SPARROW模型的传输过程研究——以新安江流域总氮为例

建立新安江流域总氮的SPARROW模型,以土-水传输因子(LDF)表示降雨、坡度、气温3个土-水传输变量的影响,结合农业源、林草地源、生活源3个污染源排放系数,分析总氮经过土-水传输之后到达河道的比例(LDR),由此揭示总氮的非点源污染特征。结果显示坡度的影响在整个流域范围内差异相对较大,LDF为0.86~1.06,因而对3类污染源进入河道的传输比差异亦较大。综合考虑3个土-水传输变量作用下,子流域60土-水传输因子最大,而子流域225最小,因此若制定减排措施要求入河减少量相同,管理上会优先考虑子流域60所在的地区。研究采用改进的河流衰减方程同时描述水文和非水文因素的影响,代替河流分级衰减系数,引进传质系数作为模型模拟参数,削减速率与流量呈负相关关系,且大部分河段削减速率均在以往文献研究范围之内,表明改进的传质速率用于新安江流域总氮模型具有可行性。

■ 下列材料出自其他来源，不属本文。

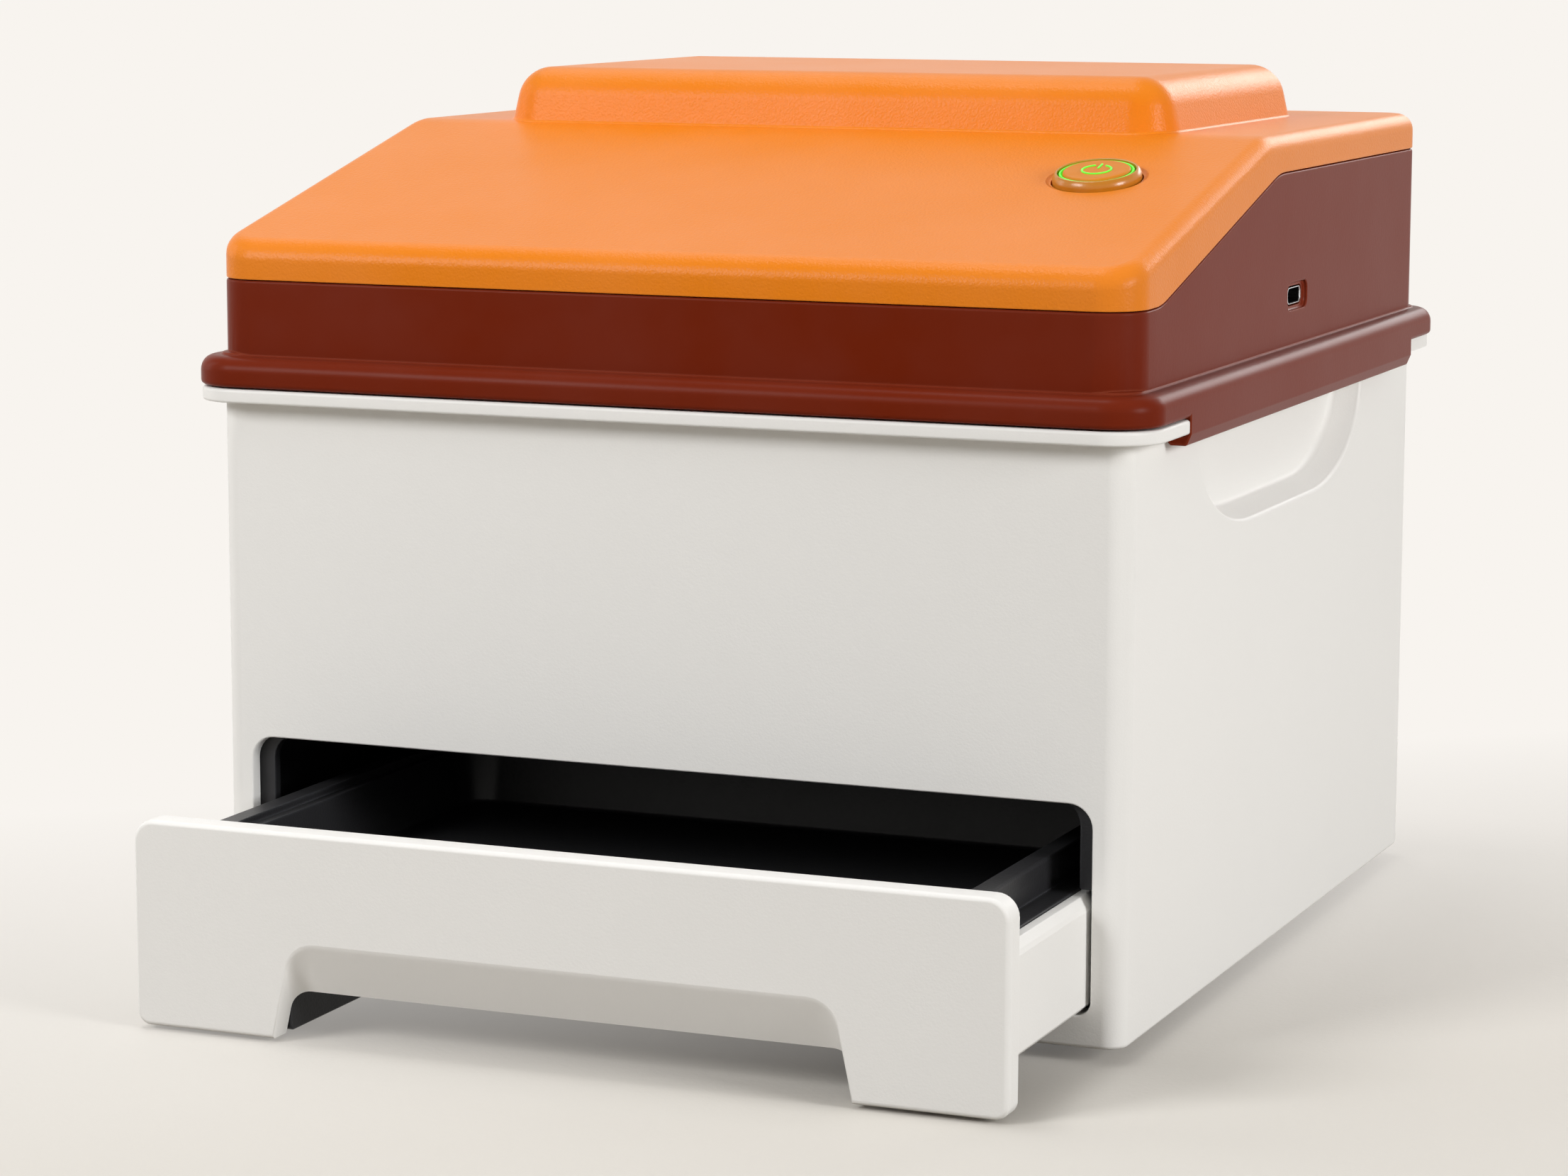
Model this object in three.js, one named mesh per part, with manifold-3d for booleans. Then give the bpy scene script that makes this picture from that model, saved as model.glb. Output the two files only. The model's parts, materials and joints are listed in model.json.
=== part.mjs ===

Research on the transport processes of SPARROW model:A case study for total nitrogen in Xin'anjiang River Basin

A SPARROW (Spatially Referenced Regression on Watershed attributes) model was established to estimate total nitrogen (TN) in Xin''anjiang River Basin. The land-to-water delivery factor (LDF) denoted the influences of three land-water variables of rainfall, slope and air temperature, combined with discharge coefficients of three pollutant sources, i.e., agricultural source, forestland-grassland source and life source, the delivery ratio (LDR) of total nitrogen after transported by land-water and reached river channel was analyzed, thus to reveal the nonpoint source pollution of the total nitrogen. The results showed that, the influences of slope differed greatly in the whole basin, LDF value ranged between 0.86 and 1.06, therefore, the transport ratios of three pollution sources into the stream channels had large differences. Considering the overall effects of three land-to-water delivery variables, the maximum and minimum LDF occurred in the 60th and 225th subbasins, respectively. Thus the areas where the 60th subbasin located was considered prior to the other subbasins in the management if the emission reduction measures required the same reductions into the river. The influences of hydrological and non-hydrological factors were described by using a improved stream attenuation equation. Instead of the first-order reaction coefficient, the mass transfer coefficient was taken as the model simulation parameter. The reduction rate was negatively correlated with the flow rate, and most of reach reduction rates were within the value scopes of the previous literatures. It showed that the improved mass transfer rate was feasible for the TN model of Xin''anjiang River Basin.